▶ _What to work on_: Identify every line containing the word "imported" and reproduce each one.
'''
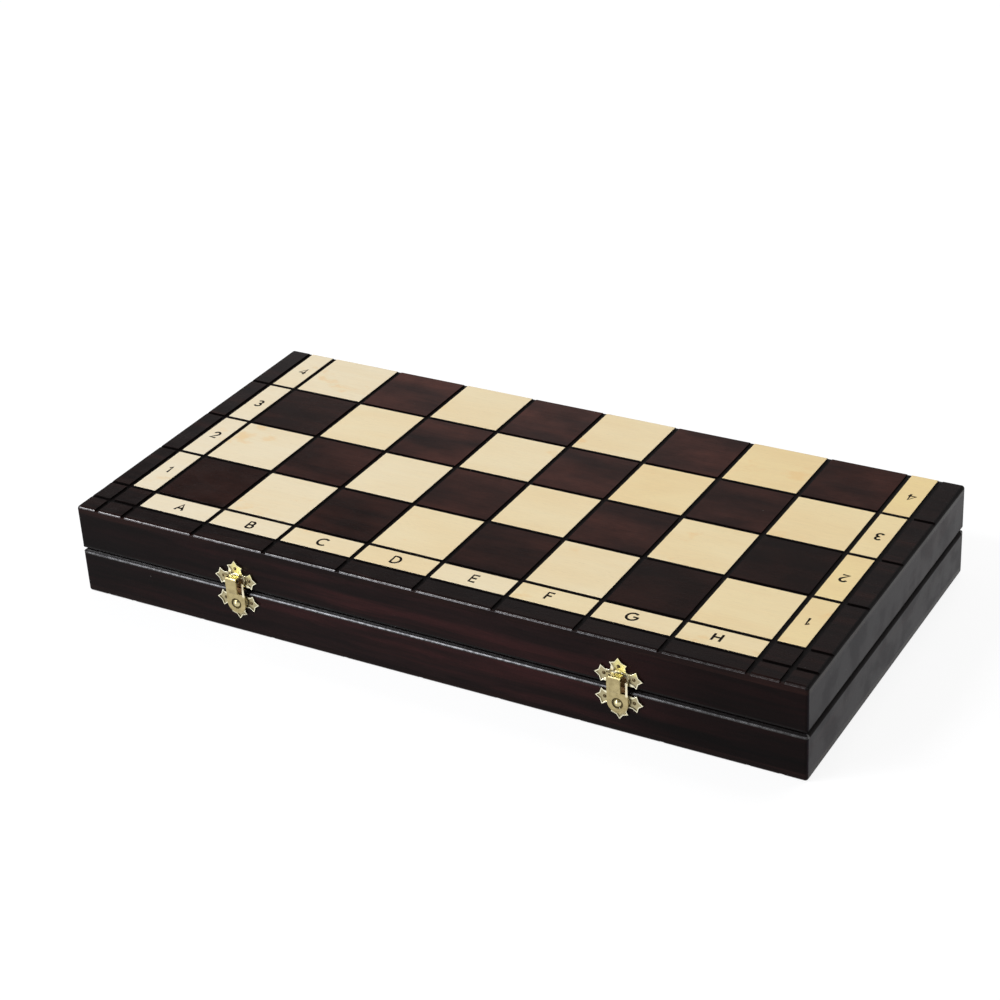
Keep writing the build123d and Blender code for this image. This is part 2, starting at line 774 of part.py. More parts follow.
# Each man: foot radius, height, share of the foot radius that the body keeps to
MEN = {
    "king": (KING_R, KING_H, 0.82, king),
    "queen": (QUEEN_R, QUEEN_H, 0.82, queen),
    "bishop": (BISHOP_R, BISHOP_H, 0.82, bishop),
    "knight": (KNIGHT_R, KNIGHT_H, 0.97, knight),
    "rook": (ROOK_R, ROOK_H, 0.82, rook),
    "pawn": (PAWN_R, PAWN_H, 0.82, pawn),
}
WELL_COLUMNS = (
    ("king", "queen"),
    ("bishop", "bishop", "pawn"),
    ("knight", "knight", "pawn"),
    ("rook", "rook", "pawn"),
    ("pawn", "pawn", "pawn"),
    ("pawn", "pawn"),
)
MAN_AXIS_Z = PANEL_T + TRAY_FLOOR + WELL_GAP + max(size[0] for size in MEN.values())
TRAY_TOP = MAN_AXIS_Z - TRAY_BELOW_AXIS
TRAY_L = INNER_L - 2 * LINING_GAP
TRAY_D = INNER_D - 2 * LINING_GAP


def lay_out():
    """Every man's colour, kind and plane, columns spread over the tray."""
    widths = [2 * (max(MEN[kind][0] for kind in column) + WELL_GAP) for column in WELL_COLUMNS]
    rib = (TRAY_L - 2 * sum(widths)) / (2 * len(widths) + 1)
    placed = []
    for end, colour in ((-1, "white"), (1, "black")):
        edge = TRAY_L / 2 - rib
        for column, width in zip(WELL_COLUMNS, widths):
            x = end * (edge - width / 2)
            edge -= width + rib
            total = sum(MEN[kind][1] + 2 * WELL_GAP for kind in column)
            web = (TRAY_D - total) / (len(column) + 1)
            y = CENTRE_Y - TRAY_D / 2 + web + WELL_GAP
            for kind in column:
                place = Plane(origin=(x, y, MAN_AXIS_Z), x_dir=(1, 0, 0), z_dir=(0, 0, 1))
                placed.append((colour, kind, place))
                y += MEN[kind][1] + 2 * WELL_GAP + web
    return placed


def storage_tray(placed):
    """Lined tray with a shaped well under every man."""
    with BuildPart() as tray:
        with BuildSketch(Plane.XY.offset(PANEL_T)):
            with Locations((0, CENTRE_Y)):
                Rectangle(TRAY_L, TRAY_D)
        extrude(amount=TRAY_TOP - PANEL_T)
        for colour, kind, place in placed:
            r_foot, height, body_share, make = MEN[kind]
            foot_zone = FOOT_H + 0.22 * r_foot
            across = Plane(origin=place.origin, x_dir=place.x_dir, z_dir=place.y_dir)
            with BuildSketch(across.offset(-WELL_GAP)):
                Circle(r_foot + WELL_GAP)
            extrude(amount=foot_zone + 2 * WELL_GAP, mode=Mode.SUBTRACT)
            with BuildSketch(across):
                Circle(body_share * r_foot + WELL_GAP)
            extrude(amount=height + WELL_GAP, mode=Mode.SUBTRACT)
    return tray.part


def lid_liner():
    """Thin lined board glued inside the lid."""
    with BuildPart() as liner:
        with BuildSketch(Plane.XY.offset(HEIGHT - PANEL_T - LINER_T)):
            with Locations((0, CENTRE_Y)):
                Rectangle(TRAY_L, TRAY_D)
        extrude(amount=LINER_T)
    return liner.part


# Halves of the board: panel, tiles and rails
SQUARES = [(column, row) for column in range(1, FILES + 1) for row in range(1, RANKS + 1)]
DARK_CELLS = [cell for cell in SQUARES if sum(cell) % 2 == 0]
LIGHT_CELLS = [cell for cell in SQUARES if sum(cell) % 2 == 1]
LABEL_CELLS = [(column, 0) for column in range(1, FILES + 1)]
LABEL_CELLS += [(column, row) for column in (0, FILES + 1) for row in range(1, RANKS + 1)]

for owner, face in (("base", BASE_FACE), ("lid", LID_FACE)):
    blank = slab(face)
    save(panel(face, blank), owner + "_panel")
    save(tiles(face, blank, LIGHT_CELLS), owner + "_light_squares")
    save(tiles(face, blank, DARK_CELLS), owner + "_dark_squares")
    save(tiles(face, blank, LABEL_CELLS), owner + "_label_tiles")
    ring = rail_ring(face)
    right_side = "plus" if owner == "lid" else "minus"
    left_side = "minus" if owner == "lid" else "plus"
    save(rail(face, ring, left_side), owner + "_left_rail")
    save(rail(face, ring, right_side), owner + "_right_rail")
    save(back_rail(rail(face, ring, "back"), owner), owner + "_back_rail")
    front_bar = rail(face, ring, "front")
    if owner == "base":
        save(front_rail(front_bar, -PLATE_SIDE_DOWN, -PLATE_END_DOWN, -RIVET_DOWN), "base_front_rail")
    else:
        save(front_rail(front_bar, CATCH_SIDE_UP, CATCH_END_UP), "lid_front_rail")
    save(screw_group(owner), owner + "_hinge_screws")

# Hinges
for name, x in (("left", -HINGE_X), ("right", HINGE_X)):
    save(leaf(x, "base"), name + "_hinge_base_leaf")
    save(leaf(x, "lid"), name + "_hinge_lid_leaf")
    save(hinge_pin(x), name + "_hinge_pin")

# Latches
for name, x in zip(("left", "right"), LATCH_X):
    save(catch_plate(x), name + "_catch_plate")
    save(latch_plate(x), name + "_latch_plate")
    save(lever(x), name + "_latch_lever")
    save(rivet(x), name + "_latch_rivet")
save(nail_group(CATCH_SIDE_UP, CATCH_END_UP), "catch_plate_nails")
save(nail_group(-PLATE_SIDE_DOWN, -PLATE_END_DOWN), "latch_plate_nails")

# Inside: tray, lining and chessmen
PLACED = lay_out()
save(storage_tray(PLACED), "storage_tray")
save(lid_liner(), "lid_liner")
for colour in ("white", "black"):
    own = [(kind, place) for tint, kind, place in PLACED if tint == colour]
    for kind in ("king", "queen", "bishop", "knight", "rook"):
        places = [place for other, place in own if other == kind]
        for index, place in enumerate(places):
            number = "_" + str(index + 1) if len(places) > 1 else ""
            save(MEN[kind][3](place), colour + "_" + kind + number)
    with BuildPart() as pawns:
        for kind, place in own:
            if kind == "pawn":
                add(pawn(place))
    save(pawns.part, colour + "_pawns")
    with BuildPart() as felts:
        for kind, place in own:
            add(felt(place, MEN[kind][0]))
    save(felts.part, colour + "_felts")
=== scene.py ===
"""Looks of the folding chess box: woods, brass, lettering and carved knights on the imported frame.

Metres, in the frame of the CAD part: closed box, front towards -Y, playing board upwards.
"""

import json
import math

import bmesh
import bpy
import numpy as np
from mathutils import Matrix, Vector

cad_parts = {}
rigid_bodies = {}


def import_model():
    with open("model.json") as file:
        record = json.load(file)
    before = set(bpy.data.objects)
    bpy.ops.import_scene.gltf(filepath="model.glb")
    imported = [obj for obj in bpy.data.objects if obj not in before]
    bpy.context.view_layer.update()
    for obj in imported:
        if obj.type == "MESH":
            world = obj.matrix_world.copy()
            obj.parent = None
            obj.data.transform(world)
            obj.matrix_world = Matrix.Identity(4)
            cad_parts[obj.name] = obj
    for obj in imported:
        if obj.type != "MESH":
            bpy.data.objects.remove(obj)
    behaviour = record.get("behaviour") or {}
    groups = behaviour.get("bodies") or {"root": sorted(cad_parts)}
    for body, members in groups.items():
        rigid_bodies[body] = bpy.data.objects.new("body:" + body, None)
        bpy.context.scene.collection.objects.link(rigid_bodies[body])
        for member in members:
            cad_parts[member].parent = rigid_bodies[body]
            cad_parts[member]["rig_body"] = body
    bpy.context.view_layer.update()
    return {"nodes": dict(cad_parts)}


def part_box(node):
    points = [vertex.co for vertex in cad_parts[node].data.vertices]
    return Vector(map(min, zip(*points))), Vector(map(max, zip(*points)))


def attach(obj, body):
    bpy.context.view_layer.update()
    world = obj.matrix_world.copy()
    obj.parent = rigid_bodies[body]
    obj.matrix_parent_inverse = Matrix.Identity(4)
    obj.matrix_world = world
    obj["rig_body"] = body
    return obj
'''
▶ _Solution to this task_:
"""Looks of the folding chess box: woods, brass, lettering and carved knights on the imported frame.
    imported = [obj for obj in bpy.data.objects if obj not in before]
    for obj in imported:
    for obj in imported:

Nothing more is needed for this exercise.